Buehrmann specialized in taking portraits of clients in their homes, and she never used artificial scenery or props. She said "I have never had a studio at home but take my pictures in houses. A person is always much more apt to be natural, and then I can get different background effects." She also did not pose her subjects; instead she would "spend several hours getting acquainted with her subjects before attempting to reproduce the character found in an interesting face." Leading businessmen and diplomats commissioned her as well as prominent society women, and she was well known for both her artistry and her ability to capture "some of the soul along with the physical features of her sitters."

In 1905, Buhermann was holding exhibits in Chicago.

In 1906–07, she spent a year living in London and Paris in order to learn the latest techniques and styles of European photographers.
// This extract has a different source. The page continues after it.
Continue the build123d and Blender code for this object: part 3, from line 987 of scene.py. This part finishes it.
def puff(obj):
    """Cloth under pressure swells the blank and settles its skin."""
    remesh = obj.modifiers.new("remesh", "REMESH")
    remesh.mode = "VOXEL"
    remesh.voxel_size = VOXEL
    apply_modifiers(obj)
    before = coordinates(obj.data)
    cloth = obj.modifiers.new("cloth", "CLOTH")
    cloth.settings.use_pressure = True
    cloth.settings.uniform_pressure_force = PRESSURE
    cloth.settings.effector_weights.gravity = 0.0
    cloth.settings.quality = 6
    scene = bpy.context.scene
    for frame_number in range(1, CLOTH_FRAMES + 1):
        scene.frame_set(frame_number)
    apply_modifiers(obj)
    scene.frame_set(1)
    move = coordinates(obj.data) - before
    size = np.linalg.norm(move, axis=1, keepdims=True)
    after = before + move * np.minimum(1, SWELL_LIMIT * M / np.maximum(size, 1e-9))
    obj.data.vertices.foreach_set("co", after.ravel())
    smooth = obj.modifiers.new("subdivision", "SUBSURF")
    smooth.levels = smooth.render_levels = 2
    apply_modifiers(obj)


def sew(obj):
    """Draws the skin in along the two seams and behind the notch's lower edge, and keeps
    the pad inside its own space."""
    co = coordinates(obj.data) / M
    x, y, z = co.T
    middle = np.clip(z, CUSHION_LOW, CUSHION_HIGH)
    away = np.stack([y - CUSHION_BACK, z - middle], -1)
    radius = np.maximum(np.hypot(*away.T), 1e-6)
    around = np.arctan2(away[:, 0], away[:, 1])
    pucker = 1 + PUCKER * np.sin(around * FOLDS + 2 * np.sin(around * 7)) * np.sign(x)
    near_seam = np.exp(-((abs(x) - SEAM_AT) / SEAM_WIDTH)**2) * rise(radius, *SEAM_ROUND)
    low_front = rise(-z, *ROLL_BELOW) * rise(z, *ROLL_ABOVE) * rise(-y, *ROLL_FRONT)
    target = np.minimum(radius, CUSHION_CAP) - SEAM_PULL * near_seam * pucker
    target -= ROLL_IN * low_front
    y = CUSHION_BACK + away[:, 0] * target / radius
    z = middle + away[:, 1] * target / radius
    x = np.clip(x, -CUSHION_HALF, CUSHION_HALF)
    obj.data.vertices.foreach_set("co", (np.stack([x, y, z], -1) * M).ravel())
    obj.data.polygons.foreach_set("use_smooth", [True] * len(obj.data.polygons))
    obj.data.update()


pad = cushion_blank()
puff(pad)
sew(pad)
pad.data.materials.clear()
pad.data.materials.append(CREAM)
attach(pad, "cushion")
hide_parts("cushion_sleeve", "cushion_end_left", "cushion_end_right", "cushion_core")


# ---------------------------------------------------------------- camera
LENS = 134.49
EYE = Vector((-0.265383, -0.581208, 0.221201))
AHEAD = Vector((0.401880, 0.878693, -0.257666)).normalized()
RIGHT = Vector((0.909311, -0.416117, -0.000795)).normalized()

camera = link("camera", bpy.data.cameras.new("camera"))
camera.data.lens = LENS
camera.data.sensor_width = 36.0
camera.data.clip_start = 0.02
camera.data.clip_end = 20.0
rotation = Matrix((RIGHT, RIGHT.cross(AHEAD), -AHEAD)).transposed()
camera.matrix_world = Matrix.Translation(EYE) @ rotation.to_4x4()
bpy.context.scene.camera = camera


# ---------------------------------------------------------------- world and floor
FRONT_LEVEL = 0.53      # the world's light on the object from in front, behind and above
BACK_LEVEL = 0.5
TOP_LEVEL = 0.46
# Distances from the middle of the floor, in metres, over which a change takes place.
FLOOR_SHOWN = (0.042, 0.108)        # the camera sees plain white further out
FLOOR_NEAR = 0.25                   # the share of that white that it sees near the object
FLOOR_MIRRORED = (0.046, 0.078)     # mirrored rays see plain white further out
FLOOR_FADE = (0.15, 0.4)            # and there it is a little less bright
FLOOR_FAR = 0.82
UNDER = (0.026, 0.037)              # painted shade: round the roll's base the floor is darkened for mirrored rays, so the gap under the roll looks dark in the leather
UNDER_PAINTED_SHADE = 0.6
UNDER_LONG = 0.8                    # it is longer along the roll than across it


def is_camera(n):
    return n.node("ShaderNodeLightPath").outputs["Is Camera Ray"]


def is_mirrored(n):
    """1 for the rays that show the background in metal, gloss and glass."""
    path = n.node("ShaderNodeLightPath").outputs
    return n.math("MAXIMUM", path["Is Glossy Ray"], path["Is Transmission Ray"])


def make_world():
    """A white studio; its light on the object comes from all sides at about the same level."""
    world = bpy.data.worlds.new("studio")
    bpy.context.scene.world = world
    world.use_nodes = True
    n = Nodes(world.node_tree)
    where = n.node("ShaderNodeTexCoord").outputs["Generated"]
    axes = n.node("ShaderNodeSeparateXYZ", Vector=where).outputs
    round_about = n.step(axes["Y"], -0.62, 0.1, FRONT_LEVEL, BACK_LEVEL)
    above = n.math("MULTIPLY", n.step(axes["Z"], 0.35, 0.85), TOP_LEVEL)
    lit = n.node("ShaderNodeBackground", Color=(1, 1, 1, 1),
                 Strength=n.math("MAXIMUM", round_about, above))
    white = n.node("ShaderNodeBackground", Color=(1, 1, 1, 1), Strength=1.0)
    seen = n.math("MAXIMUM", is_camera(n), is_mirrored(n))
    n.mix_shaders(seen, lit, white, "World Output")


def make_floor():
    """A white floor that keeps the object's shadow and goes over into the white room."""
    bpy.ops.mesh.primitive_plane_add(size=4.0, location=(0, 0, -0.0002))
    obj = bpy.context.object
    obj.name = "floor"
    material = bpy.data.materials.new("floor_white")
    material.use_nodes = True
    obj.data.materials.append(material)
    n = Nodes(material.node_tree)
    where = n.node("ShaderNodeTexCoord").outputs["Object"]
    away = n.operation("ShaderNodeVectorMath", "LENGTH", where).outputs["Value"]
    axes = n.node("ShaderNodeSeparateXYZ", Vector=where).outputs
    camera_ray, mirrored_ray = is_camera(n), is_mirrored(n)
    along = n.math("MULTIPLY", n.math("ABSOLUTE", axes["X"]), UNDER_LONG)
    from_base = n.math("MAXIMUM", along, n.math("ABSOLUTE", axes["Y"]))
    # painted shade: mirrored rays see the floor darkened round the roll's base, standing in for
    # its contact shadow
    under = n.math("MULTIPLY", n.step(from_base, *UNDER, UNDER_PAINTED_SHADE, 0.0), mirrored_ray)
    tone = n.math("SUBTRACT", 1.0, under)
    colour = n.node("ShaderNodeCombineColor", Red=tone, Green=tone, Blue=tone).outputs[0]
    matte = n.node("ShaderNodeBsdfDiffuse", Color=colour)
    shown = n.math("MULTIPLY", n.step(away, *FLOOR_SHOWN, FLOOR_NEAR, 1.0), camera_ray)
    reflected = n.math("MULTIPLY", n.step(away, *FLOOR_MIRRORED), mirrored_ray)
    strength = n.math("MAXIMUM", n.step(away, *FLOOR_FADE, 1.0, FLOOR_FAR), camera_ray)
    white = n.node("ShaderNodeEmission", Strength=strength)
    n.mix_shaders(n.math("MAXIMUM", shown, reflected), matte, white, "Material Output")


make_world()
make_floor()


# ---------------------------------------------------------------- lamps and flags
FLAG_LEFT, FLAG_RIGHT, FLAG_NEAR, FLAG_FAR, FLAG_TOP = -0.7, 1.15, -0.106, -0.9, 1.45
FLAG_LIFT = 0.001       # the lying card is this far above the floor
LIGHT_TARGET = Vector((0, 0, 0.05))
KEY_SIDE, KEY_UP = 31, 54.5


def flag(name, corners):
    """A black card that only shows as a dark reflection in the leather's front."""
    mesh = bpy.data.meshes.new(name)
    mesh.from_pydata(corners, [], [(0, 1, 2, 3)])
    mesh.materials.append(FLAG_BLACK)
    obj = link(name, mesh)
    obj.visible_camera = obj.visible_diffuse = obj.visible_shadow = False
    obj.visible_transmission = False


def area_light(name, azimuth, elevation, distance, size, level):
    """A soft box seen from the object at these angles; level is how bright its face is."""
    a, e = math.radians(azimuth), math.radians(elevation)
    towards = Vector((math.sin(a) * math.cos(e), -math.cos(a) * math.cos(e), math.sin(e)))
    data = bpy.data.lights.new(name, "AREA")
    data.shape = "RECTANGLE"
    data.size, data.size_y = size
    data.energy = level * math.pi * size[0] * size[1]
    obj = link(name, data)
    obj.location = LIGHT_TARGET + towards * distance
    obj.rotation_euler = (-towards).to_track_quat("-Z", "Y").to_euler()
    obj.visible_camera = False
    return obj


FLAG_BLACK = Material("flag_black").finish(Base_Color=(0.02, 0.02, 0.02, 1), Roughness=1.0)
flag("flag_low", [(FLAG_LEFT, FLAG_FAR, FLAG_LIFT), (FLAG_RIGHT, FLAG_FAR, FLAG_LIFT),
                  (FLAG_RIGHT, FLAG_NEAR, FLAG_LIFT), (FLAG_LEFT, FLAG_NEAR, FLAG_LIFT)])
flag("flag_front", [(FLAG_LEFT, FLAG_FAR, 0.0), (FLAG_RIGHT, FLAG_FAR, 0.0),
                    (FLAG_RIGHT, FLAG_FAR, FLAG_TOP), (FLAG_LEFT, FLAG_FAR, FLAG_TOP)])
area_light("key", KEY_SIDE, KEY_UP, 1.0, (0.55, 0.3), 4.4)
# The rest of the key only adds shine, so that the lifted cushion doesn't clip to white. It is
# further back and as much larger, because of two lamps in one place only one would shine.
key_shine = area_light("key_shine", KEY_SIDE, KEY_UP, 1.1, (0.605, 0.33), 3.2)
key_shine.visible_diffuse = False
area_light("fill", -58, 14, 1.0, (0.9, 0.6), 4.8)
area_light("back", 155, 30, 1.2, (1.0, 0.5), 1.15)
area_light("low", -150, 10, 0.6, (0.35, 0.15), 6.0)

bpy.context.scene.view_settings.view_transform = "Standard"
As another sign of her prominence, she was invited to join the Photo-club de Paris, where she worked for several months.

When she returned, the Art Institute of Chicago gave her a large exhibition of 61 prints, including portraits, landscapes, and still lifes. Included among her portraits were photographs of Alvin Langdon Coburn, Robert Demachy, Russell Thorndike, Fannie Zeisler, Sydney Greenstreet and Helena Modjeska.

In 1909 Stieglitz included three of her prints in the prominent National Arts Club exhibition which he organized. Another photographer, Robert Demachy, insisted her prints be included in an important show he was organizing in Paris the next year. She is shown as still living with her parents, in Chicago, in the 1910 census. She continued doing portraiture until the late 1910s when she began exploring the then relatively new market for advertising photography. She spent the next decade working on a variety of advertising commissions. Her last known commercial photography took place in the early 1930s.
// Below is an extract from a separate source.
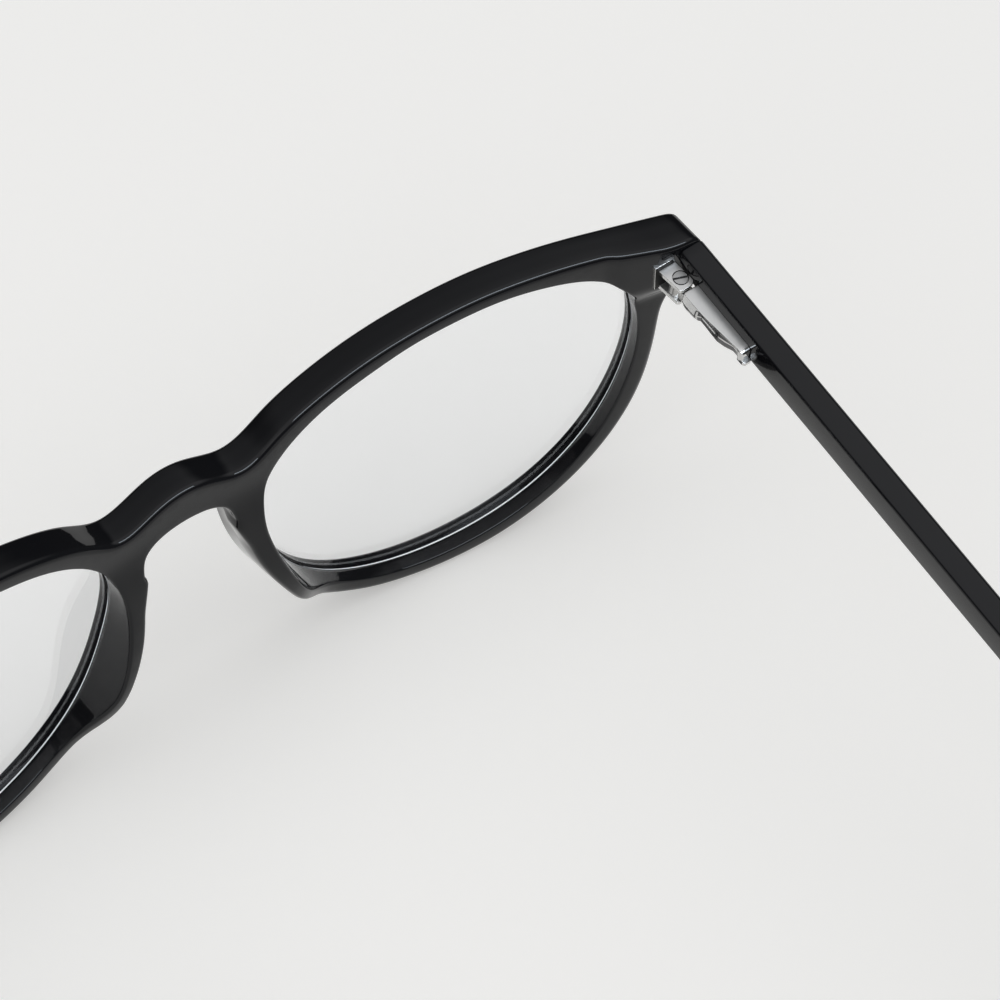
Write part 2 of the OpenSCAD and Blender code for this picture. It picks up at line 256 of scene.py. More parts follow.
def depth_of(x, z):
    """Thickness of the front at each point, pads and end blocks included."""
    ax = np.abs(x)
    g = 2 * WRAP * ax
    n = 1 / np.sqrt(1 + g * g)
    yb = np.interp(ax, BLOCK_X, BLOCK_Y)
    yb = natural(BLOCK_X, BLOCK_Y, np.clip(ax, 54, 68))
    block = np.maximum((yb - WRAP * ax * ax) / n - T0, 0) * smoothstep(55.5, 57.5, ax)
    block = block * smoothstep(35.4, 38.8, z)
    # seat of the hinge plate
    seat = smoothstep(59.7, 60.2, ax) * (1 - smoothstep(63.0, 63.4, ax)) * smoothstep(38.4, 38.9, z) * (1 - smoothstep(42.7, 43.2, z))
    flat = (11.98 - WRAP * ax * ax) / n - T0
    block = np.where(block > flat, block + (flat - block) * seat, block)
    a = pole_angle(x, z)
    pad = np.interp(a, PAD_A, PAD_H) * (ax < 30)
    w = 0.0
    for d in (-3, -1.5, 0, 1.5, 3):      # softens the straight pieces of the pad's profile
        pad_d = np.interp(a + d, PAD_A, PAD_H) * (ax < 30)
        w = w + pad_d / 5
    return T0 + block + w


def bend(x, z, dep, ratio):
    """Flat drawing and depth to the bent front. ratio is 1 at the nose side, 0 at the lens."""
    ax = np.abs(x); sg = np.where(x < 0, -1.0, 1.0)
    g = 2 * WRAP * ax
    n = 1 / np.sqrt(1 + g * g)
    keep = 1 - smoothstep(57, 61, ax) * smoothstep(34.5, 38, z)
    X = ax - g * n * dep * keep
    Y = WRAP * ax * ax + n * dep
    a = pole_angle(x, z)
    X = X + math.tan(math.radians(10.0)) * dep * ratio * pad_window(x, z)
    X = X - 0.55 * ratio * smoothstep(2.9, 3.7, dep) * smoothstep(181.0, 183.5, a) * (1 - smoothstep(196, 214, a)) * (ax < 30)
    return np.stack([sg * X, Y, z], -1)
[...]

She sailed from Villefranche France on December 27, arriving in the Port of New York on January 3, 1935, listing her address as "Galen Hall, Atlantic City, NJ" and was still single. She took many trips to France, including 1929, 1932, and 1935.

In 1940 she moved to St. Augustine, Florida, where she took up ceramics. An exhibit of her ceramic work was shown at the Lowe Gallery at the University of Miami in the early 1950s.

Buehrmann died in March 1965, Dade Florida.

Collections of Buhermann's work are held by The Art Institute of Chicago, the Metropolitan Museum of Art, and the New York Public Library.